Goizeder TABERNA

Les armes, ces objets encombrants

“Le désarmement, c’est en finir avec la guerre. La construction de la paix viendra après”

Le dépôt des armes, c’est la fin de la guerre. A ceux qui en ce moment s’interrogent, au plus haut niveau, sur la pertinence d’une intervention du gouvernement français dans le processus de désarmement d’ETA, on aurait envie de rappeler ce que représente ce conflit armé de plus de 50 ans. Un conflit dans lequel l’Etat français aussi connaît son lot de morts, de disparus, de tensions et de souffrances.

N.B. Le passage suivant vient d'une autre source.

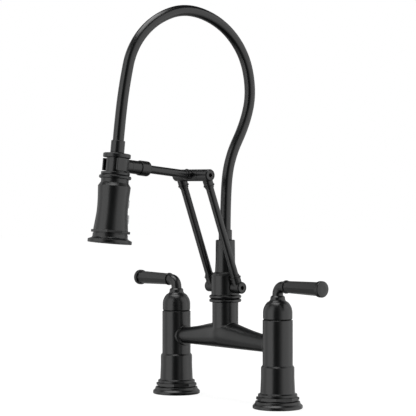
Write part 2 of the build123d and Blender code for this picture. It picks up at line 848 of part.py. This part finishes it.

Les armes sont des objets encombrants. Elles empêchent de libérer la parole de la victime et celle du bourreau ou du tortionnaire. Elles servent comme prétexte au juge pour refuser la libération des détenus ayant rempli les conditions. Elles ne permettent pas au citoyen de regarder son voisin différemment. Ces “artisans de la paix” qui agissent au nom de la société civile le savent, la restitution des armes permettra par la suite de résoudre les conséquences du conflit. Ils ont souhaité mettre un terme à ce processus sans trop tarder, ne pas laisser la situation s’embourber. Ils ont fixé une date : le 8 avril.

Ne pas résoudre cette question, c’est laisser ce mal en héritage aux générations à venir. Au nouveau ministre de l’Intérieur qui pourrait s’interroger sur l’intérêt de l’Etat français de s’impliquer dans une initiative entreprise par des leaders de mouvements se réclamant représentants de la société civile ou qui ont l’impression de “servir la soupe” à une organisation armée clandestine, on aurait envie d’expliquer que ce qui se joue dans cette séquence dépasse ces considérations. Qu’ignorer cette main tendue n’engendrait qu’incompréhension et frustration. Michel Berhocoirigoin l’a bien dit : “Tout le monde doit en sortir gagnant”. La réponse épistolaire envoyée par ETA aux trois représentants de la société civile est un gage : l’initiative engagée ne devait pas s’appuyer sur le schéma perdant-gagnant. Dans le cas contraire, on sèmerait de nouvelles graines de violence.

Jamais l’ensemble des institutions représentant la société basque ne s’est prononcé avec une telle clarté. A ceux qui s’interrogent sur l’opportunité d’un tel processus, on aurait envie de leur dire que jamais les différents gouvernements basques ni les élus de ce côté-ci des Pyrénées n’ont clamé aussi fort la nécessité de l’implication des gouvernements français et espagnol.

Au coin de la rue des personnalités reconnues par la communauté internationale les attendent. A ceux qui s’interrogent sur la nécessité d’accorder des garanties techniques avec les dits “artisans de la paix”, on aurait envie de leur glisser que la confiance se construit ensemble et que dans ce chemin, des spécialistes peuvent être d’une aide précieuse. La résolution d’un conflit nécessite une profonde transformation éthique, a rappelé Christian Herbolzheimer de Conciliation Resources au forum sur le désarmement organisé samedi dernier par Bake Bidea. “Si nous ne nous regardons pas d’une autre façon, si nous ne rendons pas l’humanité à chacune des personnes, un processus de paix ne peut pas marcher”, a-t-il insisté.

Faire la guerre est plus facile que faire la paix. La Colombie en est l’exemple, les accords de paix ne suffisent pas pour que le conflit se résorbe dans tout le pays. Ici, cinq ans après que se soient tues les armes, il semblerait que Frederik Aranbur, Jakes Esnal et Jon Kepa Parot, prisonniers basques condamnés à perpétuité ayant accompli 27 ans de réclusion, en paient les frais. Ibon Fernandez Iradi et Oier Gomez deux détenus gravement malades également.

Le désarmement, c’est en finir avec la guerre. La construction de la paix viendra après. Avec la force des Etats ou avec la force du peuple. Il le faudra.